>> START
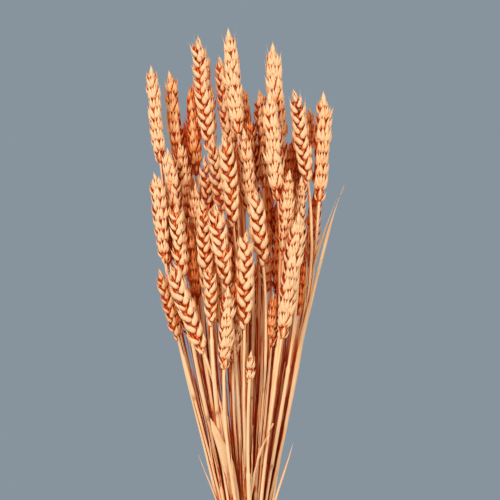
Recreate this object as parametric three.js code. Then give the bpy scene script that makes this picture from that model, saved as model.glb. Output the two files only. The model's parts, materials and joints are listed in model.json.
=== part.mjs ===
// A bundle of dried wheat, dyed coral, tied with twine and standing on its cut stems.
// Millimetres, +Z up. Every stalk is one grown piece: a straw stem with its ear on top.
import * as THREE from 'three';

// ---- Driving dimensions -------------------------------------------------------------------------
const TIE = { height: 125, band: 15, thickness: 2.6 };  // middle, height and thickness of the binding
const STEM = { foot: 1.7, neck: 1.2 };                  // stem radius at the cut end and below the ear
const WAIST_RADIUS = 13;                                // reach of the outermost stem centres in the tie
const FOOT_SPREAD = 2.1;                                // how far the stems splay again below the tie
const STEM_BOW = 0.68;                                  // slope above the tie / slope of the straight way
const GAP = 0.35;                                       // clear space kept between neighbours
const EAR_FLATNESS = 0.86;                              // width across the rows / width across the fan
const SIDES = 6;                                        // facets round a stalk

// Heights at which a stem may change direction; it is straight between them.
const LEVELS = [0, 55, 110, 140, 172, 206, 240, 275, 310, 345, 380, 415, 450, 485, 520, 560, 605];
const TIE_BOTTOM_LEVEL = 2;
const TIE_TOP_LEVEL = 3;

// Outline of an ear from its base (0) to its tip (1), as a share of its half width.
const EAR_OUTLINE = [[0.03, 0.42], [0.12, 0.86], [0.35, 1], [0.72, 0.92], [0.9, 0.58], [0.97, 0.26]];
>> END
**Aim**.
Make an exact copy of all the data.

**Solution for this problem**.
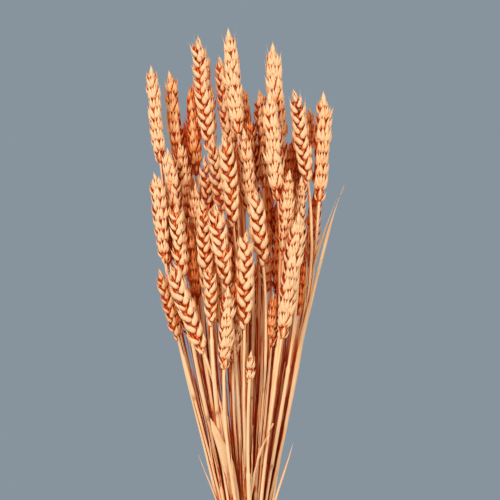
Recreate this object as parametric three.js code. Then give the bpy scene script that makes this picture from that model, saved as model.glb. Output the two files only. The model's parts, materials and joints are listed in model.json.
=== part.mjs ===
// A bundle of dried wheat, dyed coral, tied with twine and standing on its cut stems.
// Millimetres, +Z up. Every stalk is one grown piece: a straw stem with its ear on top.
import * as THREE from 'three';

// ---- Driving dimensions -------------------------------------------------------------------------
const TIE = { height: 125, band: 15, thickness: 2.6 };  // middle, height and thickness of the binding
const STEM = { foot: 1.7, neck: 1.2 };                  // stem radius at the cut end and below the ear
const WAIST_RADIUS = 13;                                // reach of the outermost stem centres in the tie
const FOOT_SPREAD = 2.1;                                // how far the stems splay again below the tie
const STEM_BOW = 0.68;                                  // slope above the tie / slope of the straight way
const GAP = 0.35;                                       // clear space kept between neighbours
const EAR_FLATNESS = 0.86;                              // width across the rows / width across the fan
const SIDES = 6;                                        // facets round a stalk

// Heights at which a stem may change direction; it is straight between them.
const LEVELS = [0, 55, 110, 140, 172, 206, 240, 275, 310, 345, 380, 415, 450, 485, 520, 560, 605];
const TIE_BOTTOM_LEVEL = 2;
const TIE_TOP_LEVEL = 3;

// Outline of an ear from its base (0) to its tip (1), as a share of its half width.
const EAR_OUTLINE = [[0.03, 0.42], [0.12, 0.86], [0.35, 1], [0.72, 0.92], [0.9, 0.58], [0.97, 0.26]];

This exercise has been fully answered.